» INPUT FOR THIS TASK
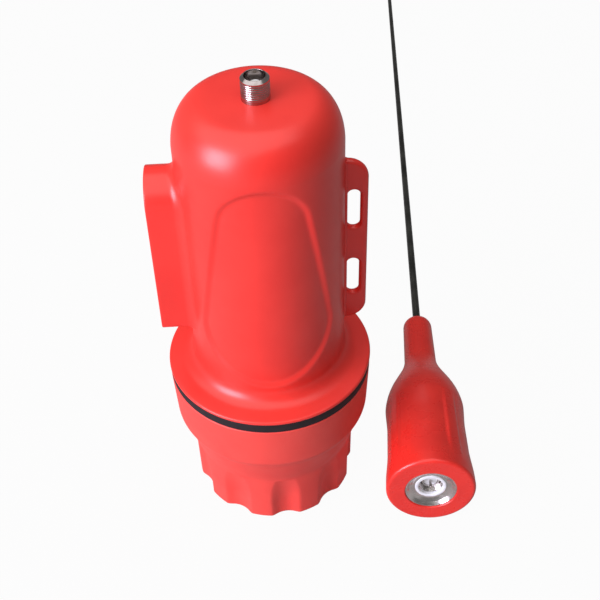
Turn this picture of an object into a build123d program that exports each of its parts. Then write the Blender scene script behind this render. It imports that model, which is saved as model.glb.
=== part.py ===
from build123d import *
import os
from math import asin, atan, cos, degrees, radians, sin, tan

# Fishing-net marker buoy, standing on its base, with its whip antenna unscrewed and laid beside it.
# Millimetres, +Z up. The origin is the centre of the base cap's flat bottom, the arched front panel
# faces -Y, the slotted strap ear points along +X and the side pod along -X.

# Fits and clearances
moulded_gap = 0.04  # between pieces moulded together, so that their curved faces don't overlap
thread_gap = 1.6  # radial room for the thread between the hull's neck and the base cap
running_gap = 0.3  # around a piece that slides or turns
neck_end_gap = 1.5  # below the hull's neck, inside the base cap
press_gap = 0.05  # around a metal piece set in plastic

# Base cap: a grooved grip section under a wider drum, hollow for the battery
foot_r = 37.1  # grip section at the floor
foot_edge = 1.4  # rounding of the bottom edge
grip_r = 37.5  # where the grip section begins to flare
grip_z = 28.6
crease_r = 41.9  # where the drum's rounded lower edge begins
crease_z = 43.4
drum_low_r = 44.0  # where that edge ends
drum_low_z = 49.4
drum_r = 45.0  # at the rim
rim_z = 70.4
cap_floor = 3.5
cap_wall = 3.0  # under the grip grooves
rim_wall = 5.0  # beside the hull's neck
groove_count = 10
groove_depth = 3.4  # at the floor
groove_cutter_r = 10.2
groove_straight = 9.5  # height over which a groove keeps its depth
groove_fade = 18.0  # height over which it then runs out
groove_runout = 1.2  # from the grip wall to the cutter's far end
groove_start = -84.5  # angle of one groove, from +X

# Battery pack, one plain block
battery_r = 27.0
battery_height = 70.0

# Seal ring between the cap's rim and the flange
seal_height = 5.1
seal_inset = 0.2  # of the ring's outside, from the flange's

# Collar: the flange that sits on the seal, and the neck that screws into the base cap
flange_r = 45.2
flange_edge = 0.6  # height of the flange's upright edge
flange_round = 0.9  # along the edge's top
ledge_slope = 8.0  # degrees, rising from the edge toward the hull
collar_blend = 5.0  # hollow round from the ledge into the hull
neck_length = 19.0
neck_wall = 3.2

# Hull: cylinder and domed top
hull_r = 33.3
hull_wall = 3.5
hull_height = 132.7  # from the flange's underside to the top
dome_width = 11.9
dome_height = 17.8
dome_crown = 0.4

# Arched panel, sunk into the hull's front and back: the outline around two circles
panel_depth = 1.2
panel_low_r = 26.2
panel_low_z = 38.0  # above the flange's underside
panel_top_r = 17.7
panel_top_z = 95.0

# Strap ear with two slots, on the +X side
ear_thickness = 3.6
ear_low = 19.2  # above the flange's underside
ear_height = 83.8
ear_corner = 8.7
ear_edge = 1.3
ear_rim = 3.2  # outside the slots
slot_gap = 1.1  # between the hull and the slots
slot_width = 5.2
slot_length = 19.0
slot_spacing = 35.8

# Side pod, a closed lug with a rounded top, on the -X side
pod_depth = 11.9  # out of the hull
pod_thickness = 23.8
pod_low = 28.3  # above the flange's underside
pod_height = 73.8
pod_round = 11.2  # along its two top edges
pod_edge = 0.6

# Antenna jack on the hull's top
jack_r = 5.55
jack_shank_r = 5.0  # through the hull's wall
jack_height = 9.6
jack_bore_r = 4.1
jack_chamfer = 1.1
jack_floor = 1.2  # bottom of the bore, above the hull's top
jack_post_r = 2.35
jack_post_drop = 3.2  # below the jack's rim
jack_disc_height = 0.5
contact_r = 0.85
contact_bore_r = 0.68
contact_depth = 3.4
contact_drop = 0.2  # below the post's end

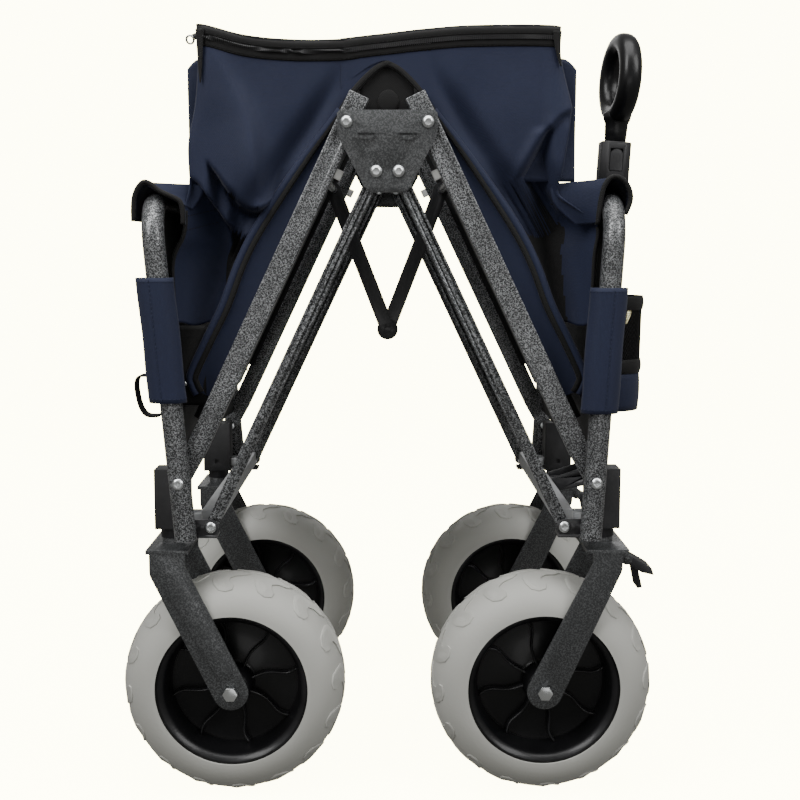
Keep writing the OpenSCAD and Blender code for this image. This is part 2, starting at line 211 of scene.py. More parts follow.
def weaveGroup():
    tree, w, gin, gout = shaderGroup(
        "plainWeave",
        [("Thread", colourKind, (0.03, 0.05, 0.12, 1)), ("Gap", colourKind, (0.01, 0.02, 0.05, 1)),
         ("Scale", floatKind, 900.0), ("Slub", floatKind, 0.4)],
        [("Color", colourKind), ("Roughness", floatKind), ("Height", floatKind)])
    place = w.add("ShaderNodeTexCoord")
    split = w.add("ShaderNodeSeparateXYZ")
    w.join(place.outputs["Object"], split.inputs[0])
    waves = []
    for way in (sums(w, "ADD", split.outputs["X"], split.outputs["Y"]), split.outputs["Z"]):
        threads = sums(w, "MULTIPLY", way, gin.outputs["Scale"])
        waves.append(sums(w, "SINE", sums(w, "MULTIPLY", threads, fullTurn), 0.0))
    cloth = ramp(w, sums(w, "MULTIPLY", *waves), -1.0, 1.0)
    stretched = w.add("ShaderNodeMapping")
    stretched.inputs["Scale"].default_value = (1.0, 1.0, 6.0)
    w.join(place.outputs["Object"], stretched.inputs["Vector"])
    slub = noiseAt(w, stretched.outputs[0], {"Scale": 160.0, "Detail": 4.0})
    broad = noiseAt(w, place.outputs["Object"], {"Scale": 9.0, "Detail": 3.0})
    tone = sums(w, "MULTIPLY", slub.outputs["Fac"], gin.outputs["Slub"])
    tone = sums(w, "ADD", sums(w, "MULTIPLY", cloth, 0.5), tone)
    tone = sums(w, "ADD", tone, sums(w, "MULTIPLY", broad.outputs["Fac"], 0.35))
    mixed = mixColour(w, ramp(w, tone, 0.25, 1.0), gin.outputs["Gap"], gin.outputs["Thread"])
    w.join(mixed, gout.inputs["Color"])
    w.join(sums(w, "ADD", 0.62, sums(w, "MULTIPLY", slub.outputs["Fac"], 0.2)), gout.inputs["Roughness"])
    w.join(sums(w, "ADD", cloth, slub.outputs["Fac"]), gout.inputs["Height"])
    return tree


def grainGroup():
    tree, w, gin, gout = shaderGroup(
        "fineGrain",
        [("Base", colourKind, (0.02, 0.02, 0.02, 1)), ("Worn", colourKind, (0.1, 0.1, 0.1, 1)),
         ("Scale", floatKind, 900.0), ("Smooth", floatKind, 0.4), ("Spread", floatKind, 0.25)],
        [("Color", colourKind), ("Roughness", floatKind), ("Height", floatKind)])
    place = w.add("ShaderNodeTexCoord")
    fine = noiseAt(w, place.outputs["Object"], {"Detail": 3.0})
    w.join(gin.outputs["Scale"], fine.inputs["Scale"])
    broad = noiseAt(w, place.outputs["Object"], {"Scale": 22.0, "Detail": 5.0, "Roughness": 0.6})
    edges = w.add("ShaderNodeNewGeometry")
    pointy = ramp(w, edges.outputs["Pointiness"], 0.52, 0.6)
    worn = sums(w, "MULTIPLY", pointy, ramp(w, broad.outputs["Fac"], 0.4, 0.75))
    worn = sums(w, "ADD", worn, sums(w, "MULTIPLY", ramp(w, broad.outputs["Fac"], 0.45, 0.8), 0.18))
    w.join(mixColour(w, worn, gin.outputs["Base"], gin.outputs["Worn"]), gout.inputs["Color"])
    rough = sums(w, "MULTIPLY", broad.outputs["Fac"], gin.outputs["Spread"])
    w.join(sums(w, "ADD", gin.outputs["Smooth"], rough), gout.inputs["Roughness"])
    w.join(fine.outputs["Fac"], gout.inputs["Height"])
    return tree


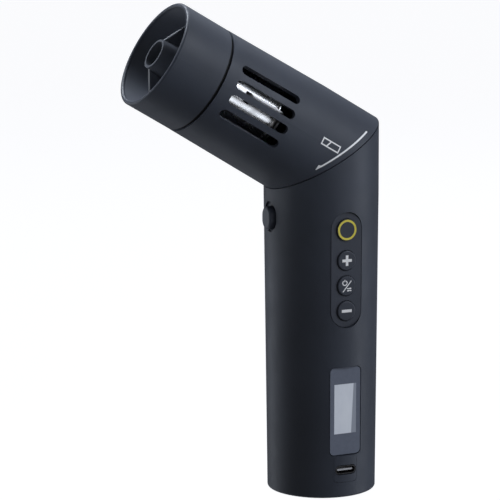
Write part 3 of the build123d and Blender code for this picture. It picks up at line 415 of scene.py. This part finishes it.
# Power symbol, a slash, and two arrows that swap places.
THIN = 0.2  # half width
POWER, SWAP = (-0.9, 1.25), (1.0, -1.5)
POWER_RADIUS, POWER_GAP = 0.95, (125, 415)
SWAP_APART, SWAP_TAIL, SWAP_TIP = 0.42, 1.0, 1.05
POINT_LENGTH, POINT_HALF, POINT_END = 0.75, 0.42, 0.04
mode_strokes = [
    arc(POWER, POWER_RADIUS, *POWER_GAP, THIN),
    line((POWER[0], POWER[1] + 0.35), (POWER[0], POWER[1] + 1.25), THIN),
    line((-1.75, -2.35), (1.95, 2.0), THIN),
]
for side in (-1, 1):
    bar_y = SWAP[1] + side * SWAP_APART
    tip = SWAP[0] + side * SWAP_TIP
    neck = tip - side * POINT_LENGTH
    mode_strokes.append(line((SWAP[0] - side * SWAP_TAIL, bar_y), (neck, bar_y), THIN))
    mode_strokes.append([(neck, bar_y, POINT_HALF), (tip, bar_y, POINT_END)])
mark("mode_mark", mode_strokes, on_key("mode_button"), "mode_key")

# ---------------------------------------------------------------- stage and light
FLOOR_SIZE, FLOOR_GLOW = 12.0, 0.96
WORLD_STRENGTH = 0.13
floor_mesh = bpy.data.meshes.new("floor")
floor_corners = [(x * FLOOR_SIZE, y * FLOOR_SIZE, 0) for x, y in ((-1, -1), (1, -1), (1, 1), (-1, 1))]
floor_mesh.from_pydata(floor_corners, [], [(0, 1, 2, 3)])
floor = bpy.data.objects.new("floor", floor_mesh)
scene.collection.objects.link(floor)
floor_material, floor_shader = new_material("floor_paper", (0.12, 0.12, 0.125), 0.9)
floor_shader.inputs["Emission Color"].default_value = (0.975, 0.98, 1.0, 1)
floor_shader.inputs["Emission Strength"].default_value = FLOOR_GLOW
floor_mesh.materials.append(floor_material)
floor.visible_diffuse = False
floor.visible_glossy = False
floor.visible_shadow = False

world = bpy.data.worlds.new("studio")
world.use_nodes = True
world.node_tree.nodes["Background"].inputs["Color"].default_value = (1, 1, 1, 1)
world.node_tree.nodes["Background"].inputs["Strength"].default_value = WORLD_STRENGTH
scene.world = world

COOL_WHITE = (0.93, 0.985, 1.07)


def softbox(name, place, target, width, height, power, spread=180):
    """A rectangular lamp at a place, facing a target, with its beam's full angle."""
    data = bpy.data.lights.new(name, "AREA")
    data.shape = "RECTANGLE"
    data.size, data.size_y = width, height
    data.energy = power
    data.color = COOL_WHITE
    data.spread = math.radians(spread)
    lamp = bpy.data.objects.new(name, data)
    lamp.location = place
    lamp.rotation_euler = (Vector(target) - Vector(place)).to_track_quat("-Z", "Y").to_euler()
    lamp.visible_camera = False
    scene.collection.objects.link(lamp)


middle = Vector((-0.02, 0, 0.1))
STAND_REACH, STAND_WIDTH = 1.2, 0.5


def stand(name, across, towards, high, height, power):
    """A large lamp round the object, by directions seen from the camera."""
    direction = view_right * across + view_back * towards + Vector((0, 0, 1)) * high
    place = middle + direction.normalized() * STAND_REACH
    softbox(name, place, middle, STAND_WIDTH, height, power)


stand("key_right", 0.906, 0.42, 0.6, 0.5, 4.4)
stand("key_low", 1.0, 0.07, -0.1, 0.8, 3.6)
stand("fill_right", 0.64, 0.77, 0.2, 0.8, 0.7)
stand("top_right", 0.6, -0.2, 1.0, 0.8, 1.2)
stand("rim_top", 0.25, -0.7, 1.0, 0.8, 2.4)
stand("rim_under", 0.1, -0.9, -0.8, 0.8, 2.2)
stand("rim_left", -0.82, -0.57, 0.0, 0.8, 1.2)
stand("rim_left_low", -0.85, -0.42, -0.3, 0.8, 0.9)
stand("under_left", -0.7, -0.3, -0.9, 0.8, 1.3)

# Small cards close to the nozzle's mouth and to the air slots.
mouth = elbow + head_axis * (82 * MM)
far_side = -panel_side
mouth_high = mouth + head_axis * 0.15 + head_top * 0.18 + far_side * 0.14
mouth_low = mouth + head_axis * 0.2 - head_top * 0.15 + far_side * 0.1
mouth_side = mouth + head_axis * 0.2 + panel_side * 0.16
softbox("mouth_high", mouth_high, mouth, 0.12, 0.12, 0.17, 70)
softbox("mouth_low", mouth_low, mouth, 0.12, 0.12, 0.012, 40)
softbox("mouth_side", mouth_side, mouth, 0.1, 0.1, 0.001, 50)

SLOT_REACH, SLOT_SPREAD = 0.4, 26
slots_middle = elbow + head_axis * (42 * MM) + panel_side * (22 * MM)
slot_card = slots_middle + Vector((0.30, -0.88, -0.34)).normalized() * SLOT_REACH
lead_card = slots_middle + Vector((0.449, -0.895, -0.102)).normalized() * SLOT_REACH
softbox("slot_card", slot_card, slots_middle, 0.1, 0.09, 0.0013, SLOT_SPREAD)
softbox("lead_card", lead_card, slots_middle, 0.06, 0.05, 0.0011, SLOT_SPREAD)
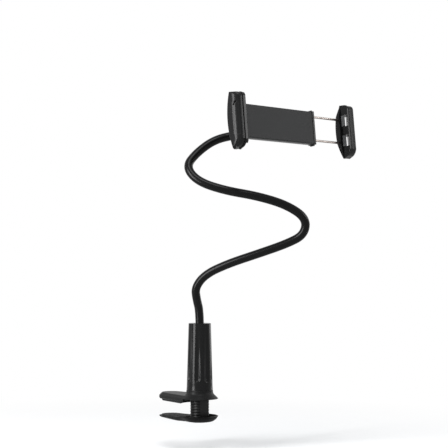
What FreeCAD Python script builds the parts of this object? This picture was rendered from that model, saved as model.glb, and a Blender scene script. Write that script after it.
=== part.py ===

» GIVEN PROBLEM
Gather up, from the records above, each line where the word "code" appears.

» ANSWER TO THE PROBLEM
Keep writing the OpenSCAD and Blender code for this image. This is part 2, starting at line 211 of scene.py. More parts follow.
Write part 3 of the build123d and Blender code for this picture. It picks up at line 415 of scene.py. This part finishes it.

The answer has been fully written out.